Like many noirs, Memory is about identity, about the processes that make us who we are, and the nature - and degree - of the agency we exercise over those processes. What elevates Westlake's novel above the usual run of amnesia narratives, however, is his sophisticated use of the novel itself as a way to consider these questions. The reader engages with Paul both in his present amnesiac state and in his former unrepentent shithead state. We root for the return of Paul's memory because we like Paul, despite knowing that the person Paul so desperately wants to turn back into is a terrible weasel of a man. The more desperately Paul chases after the vanishing whisps of his old life, the more completely he subverts any hope of happiness. He keeps moving forward in the hopes of something better, until hope of present happiness - or any real sense of himself - becomes vanishingly tiny.
I quoted the opening lines of Lady Chatterly's Lover in my review of Zoo City to suggest that novel's richly-deserved place in the long-established tradition of what we might call "moving-on" literature: books about what happens after the world (metaphorically) ends. "Ours is essentially a tragic age," Lawrence wrote,
so we refuse to take it tragically. The cataclysm has happened, we are among the ruins, we start to build up new little habitats, to have new little hopes.

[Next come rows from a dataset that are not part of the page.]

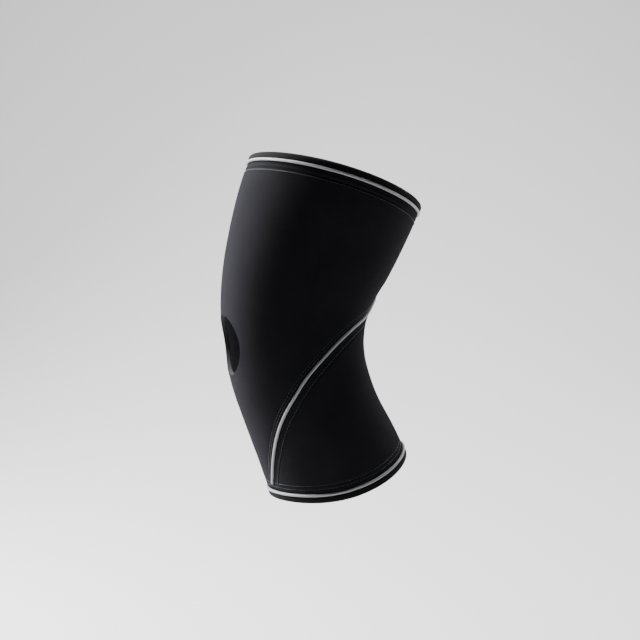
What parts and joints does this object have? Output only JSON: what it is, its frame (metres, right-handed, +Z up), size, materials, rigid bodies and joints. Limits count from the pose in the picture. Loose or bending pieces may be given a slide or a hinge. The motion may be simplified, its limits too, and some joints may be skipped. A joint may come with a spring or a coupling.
{
  "type": "open-patella knee sleeve",
  "caption": "Bent tubular knee sleeve of padded cloth with an open kneecap hole, piped curved side seams and taped rims.",
  "frame": {"origin": "on the sleeve's middle line, in the middle of its bend, which is the centre of the knee that it sits on", "axes": "+Z up through the thigh end, the kneecap opening faces -Y, +X towards the side shown in the picture; the sleeve is the same on both sides of X = 0, apart from the seam's lower end, which sits further round on the inner side"},
  "size_m": [0.1456, 0.1718, 0.2883],
  "materials": {
    "front_cloth": "fine knit with a soft sheen",
    "calf_cloth": "fine knit with a soft sheen",
    "piping": "satin",
    "tape": "matt ribbed knit"
  },
  "bodies": {
    "root": {"front_panel": "front_cloth", "calf_panel": "calf_cloth", "seam_piping": "piping", "top_piping": "piping", "bottom_piping": "piping", "top_binding": "tape", "bottom_binding": "tape"}
  },
  "joints": []
}
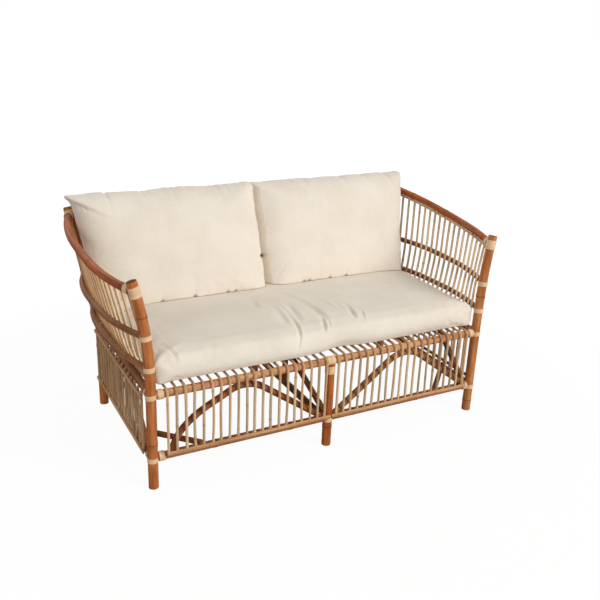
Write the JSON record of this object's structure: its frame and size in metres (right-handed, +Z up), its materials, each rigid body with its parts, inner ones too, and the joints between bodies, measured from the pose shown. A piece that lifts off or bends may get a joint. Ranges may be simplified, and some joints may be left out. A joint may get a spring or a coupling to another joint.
{
  "type": "garden sofa",
  "caption": "Pole-frame rattan sofa with bowed arms, cane spindles that bend over the front rail into the seat deck, arched braces, a bench cushion and back pillows",
  "frame": {"origin": "on the floor, in the middle of the overall width and depth", "axes": "+X to the right seen from the front, +Y from the front edge to the back, +Z up"},
  "size_m": [1.4732, 0.745, 0.7956],
  "materials": {
    "pole": "satin varnish over rattan pole",
    "rail": "satin varnish over light rattan pole",
    "brace": "dull dark rattan pole",
    "cane": "pale natural cane, lightly varnished",
    "canvas": "matt woven canvas"
  },
  "bodies": {
    "root": {"front_post_left": "pole", "front_post_right": "pole", "back_post_left": "pole", "back_post_right": "pole", "front_centre_leg": "pole", "back_centre_post": "pole", "front_seat_rail": "rail", "front_bottom_rail_left": "rail", "front_bottom_rail_right": "rail", "back_bottom_rail_left": "rail", "back_bottom_rail_right": "rail", "back_seat_rail_left": "rail", "back_seat_rail_right": "rail", "back_lower_rail_left": "pole", "back_lower_rail_right": "pole", "back_mid_rail_left": "pole", "back_mid_rail_right": "pole", "back_top_rail": "pole", "arm_rail_left": "pole", "side_mid_rail_left": "pole", "side_lower_rail_left": "pole", "side_seat_rail_left": "rail", "side_bottom_rail_left": "rail", "arm_rail_right": "pole", "side_mid_rail_right": "pole", "side_lower_rail_right": "pole", "side_seat_rail_right": "rail", "side_bottom_rail_right": "rail", "deck_support_rail": "rail", "centre_cross_rail": "brace", "centre_deck_post": "brace", "front_arch_left": "brace", "front_arch_right": "brace", "back_arch_left": "brace", "back_arch_right": "brace", "side_arch_left": "brace", "side_arch_right": "brace", "centre_arch": "brace", "front_corner_brace_left": "brace", "back_corner_brace_left": "brace", "front_corner_brace_right": "brace", "back_corner_brace_right": "brace", "front_spindles_left": "cane", "front_spindles_right": "cane", "side_lower_spindles_left": "cane", "side_lower_spindles_right": "cane", "back_lower_spindles": "cane", "arm_spindles_left": "cane", "arm_spindles_right": "cane", "back_spindles_left": "cane", "back_spindles_right": "cane", "seat_cushion": "canvas", "back_cushion_left": "canvas", "back_cushion_right": "canvas"}
  },
  "joints": []
}
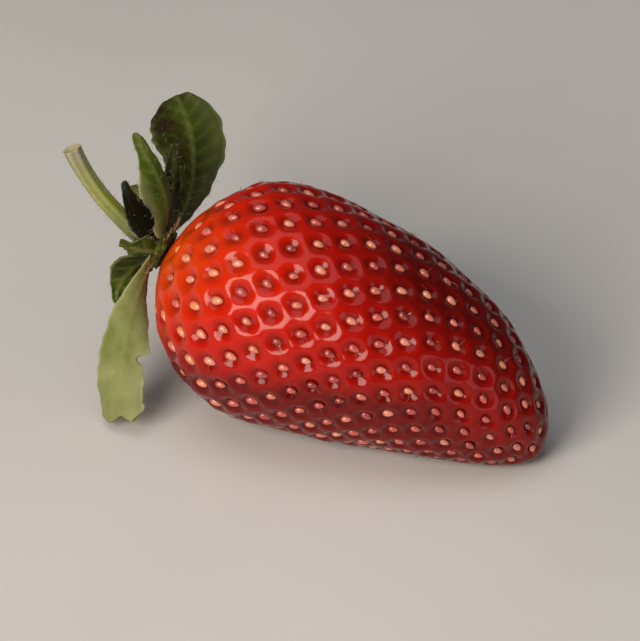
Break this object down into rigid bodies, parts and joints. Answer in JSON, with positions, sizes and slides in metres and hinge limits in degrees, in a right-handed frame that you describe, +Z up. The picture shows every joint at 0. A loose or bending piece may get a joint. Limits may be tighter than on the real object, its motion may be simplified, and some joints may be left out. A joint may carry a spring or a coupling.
{
  "type": "fresh strawberry",
  "caption": "Whole ripe strawberry lying on its side, with pitted seeds in glossy skin, a splayed green calyx and a short cut stalk.",
  "frame": {"origin": "middle of the small flat spot that the berry rests on", "axes": "+X from the calyx towards the tip, +Z up, +Y away from the side the picture shows"},
  "size_m": [0.0611, 0.0374, 0.032],
  "materials": {
    "flesh": "glossy ripe skin, orange at the shoulder and deep red towards the tip",
    "calyx": "dull olive leaf, paler underneath",
    "stalk": "pale yellow-green stem with a cream cut end"
  },
  "bodies": {
    "root": {"berry": "flesh", "calyx": "calyx", "stalk": "stalk"}
  },
  "joints": []
}
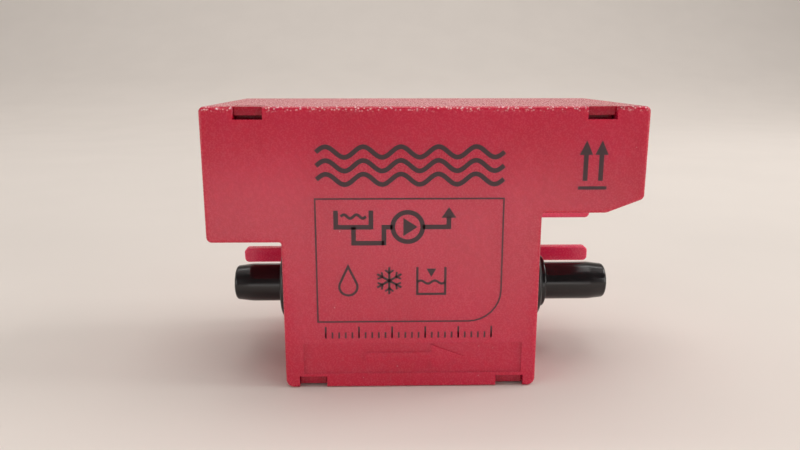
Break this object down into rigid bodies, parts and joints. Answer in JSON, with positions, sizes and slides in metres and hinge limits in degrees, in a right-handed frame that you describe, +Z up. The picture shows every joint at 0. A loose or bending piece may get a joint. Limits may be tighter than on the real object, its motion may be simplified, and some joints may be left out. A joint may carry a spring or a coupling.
{
  "type": "condensate pump",
  "caption": "Mini oscillating-piston condensate pump in a T-shaped two-part housing, with a straight hose spigot on each side, plug-in sockets and mounting ears.",
  "frame": {"origin": "middle of the head in X, joint plane between the half shells in Y, bottom of the leg in Z", "axes": "+X from the inlet spigot to the outlet spigot along the pump's axis, +Y from the front face to the back, +Z up"},
  "size_m": [0.08, 0.04, 0.0532],
  "materials": {
    "red_housing": "moulded PC/ABS, fine spark-eroded texture",
    "black_spigot": "glossy moulded PA",
    "damper_rubber": "matte moulded EPDM",
    "nylon_tube": "natural moulded PA",
    "magnetic_steel": "zinc plated",
    "stainless_steel": "drawn tube",
    "spring_steel": "drawn wire",
    "seal_rubber": "matte moulded",
    "bobbin_plastic": "glass-filled PA",
    "copper_winding": "enamelled copper wire",
    "tinned_brass": "tinned",
    "lead_insulation": "PVC insulation",
    "cutout_can": "drawn can",
    "board_laminate": "solder resist on glass-epoxy",
    "zinc_screw": "zinc plated",
    "relay_case": "moulded PBT",
    "capacitor_box": "moulded box",
    "capacitor_can": "sleeved can",
    "varistor_coating": "epoxy dip coat",
    "epoxy_body": "moulded epoxy",
    "fuse_body": "ceramic tube",
    "resistor_body": "lacquered film",
    "socket_plastic": "moulded PA66"
  },
  "bodies": {
    "housing": {"front_cover": "red_housing", "rear_housing": "red_housing", "inlet_spigot": "black_spigot", "outlet_spigot": "black_spigot", "inlet_damper": "damper_rubber", "outlet_damper": "damper_rubber", "pump_tube": "nylon_tube", "buffer_spring": "spring_steel", "main_spring": "spring_steel", "pump_cylinder": "nylon_tube", "plunger_seal": "seal_rubber", "suction_valve_spring": "spring_steel", "outlet_seat": "seal_rubber", "outlet_valve_spring": "spring_steel", "inlet_o_ring": "seal_rubber", "outlet_o_ring": "seal_rubber", "coil_bobbin": "bobbin_plastic", "coil_winding": "copper_winding", "coil_terminals": "tinned_brass", "coil_leads": "lead_insulation", "yoke": "magnetic_steel", "inlet_pole_sleeve": "magnetic_steel", "outlet_pole_sleeve": "magnetic_steel", "gap_spacer": "bobbin_plastic", "thermal_cutout": "cutout_can", "cutout_leads": "lead_insulation", "circuit_board": "board_laminate", "board_screws": "zinc_screw", "relay": "relay_case", "film_capacitor": "capacitor_box", "electrolytic_capacitor": "capacitor_can", "varistor": "varistor_coating", "triac": "epoxy_body", "fuse": "fuse_body", "controller_chip": "epoxy_body", "resistors": "resistor_body", "supply_socket": "socket_plastic", "supply_contacts": "tinned_brass", "sensor_socket": "socket_plastic", "sensor_contacts": "tinned_brass"},
    "piston": {"armature": "magnetic_steel", "plunger": "stainless_steel"},
    "suction_poppet": {"suction_valve": "nylon_tube"},
    "outlet_valve": {"outlet_ball": "seal_rubber"}
  },
  "joints": [
    {"name": "piston_slide", "type": "slide", "parent": "housing", "child": "piston", "axis": [1, 0, 0], "range_m": [-0.0015, 0.0025], "stiffness_N_per_m": 900, "deforming": ["buffer_spring", "main_spring", "suction_valve_spring"]},
    {"name": "suction_valve_slide", "type": "slide", "parent": "piston", "child": "suction_poppet", "axis": [1, 0, 0], "range_m": [0, 0.0008], "stiffness_N_per_m": 60, "deforming": ["suction_valve_spring"]},
    {"name": "outlet_valve_slide", "type": "slide", "parent": "housing", "child": "outlet_valve", "axis": [1, 0, 0], "range_m": [0, 0.0012], "stiffness_N_per_m": 80, "deforming": ["outlet_valve_spring"]}
  ]
}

It is rather hard work: there is now no smooth road into the future: but we go round, or scramble over the obstacles. We've got to live, no matter how many skies have fallen.
Lawrence's words are just as appropriate to Memory, and lend themselves to a significantly darker interpretation than with Zoo City. Paul's story sits at the blackest end of this spectrum of literature. He goes round and scrambles over while the skies crash down around him, over and over again. What makes Memory so incredibly dark, however, is that it's Paul's very efforts to prop the skies up that keeps bringing them down. What's especially horrible is the reader's understanding that it's Paul's own desperate quest for identity that dooms him to a life without one. The truth is that there's no real hope for his future, and Paul's tragedy is that he can never fully comprehend that; the harder he works to make sense of his telescoping life, the less likely it becomes that he ever will.
If the above makes Memory sound eye-bleedingly depressing - well, it is. It is also one of the most exceptional novels I've ever read, featuring the self-destructive protagonist and fatalistic themes of the best noirs bound up in the deeply moving story of a damanged man's desperate scramble after something he's lost forever.
We're long-time fans of Memory's imprint, Hard Case Crime. Hard Case is devoted to publishing new and out-of-print pulp novels of the highest quality, with cover art of a wonderfully compelling pulp school. I would be remiss if I neglected to mention Memory's stunning cover art, executed in the best pulp style by Glen Orbik - you can see it at the beginning of this post. As much as we like all of Hard Case's books, Memory is far and away the best of the bunch.
Westlake wrote Memory early in his career, probably sometime in the '60s, and worked on it throughout his life. While we're sorry that Memory went unpublished while Westlake was alive, we're delighted that Hard Case brought the manuscript to light and it is our absolute privilege to be able to present Memory with this award.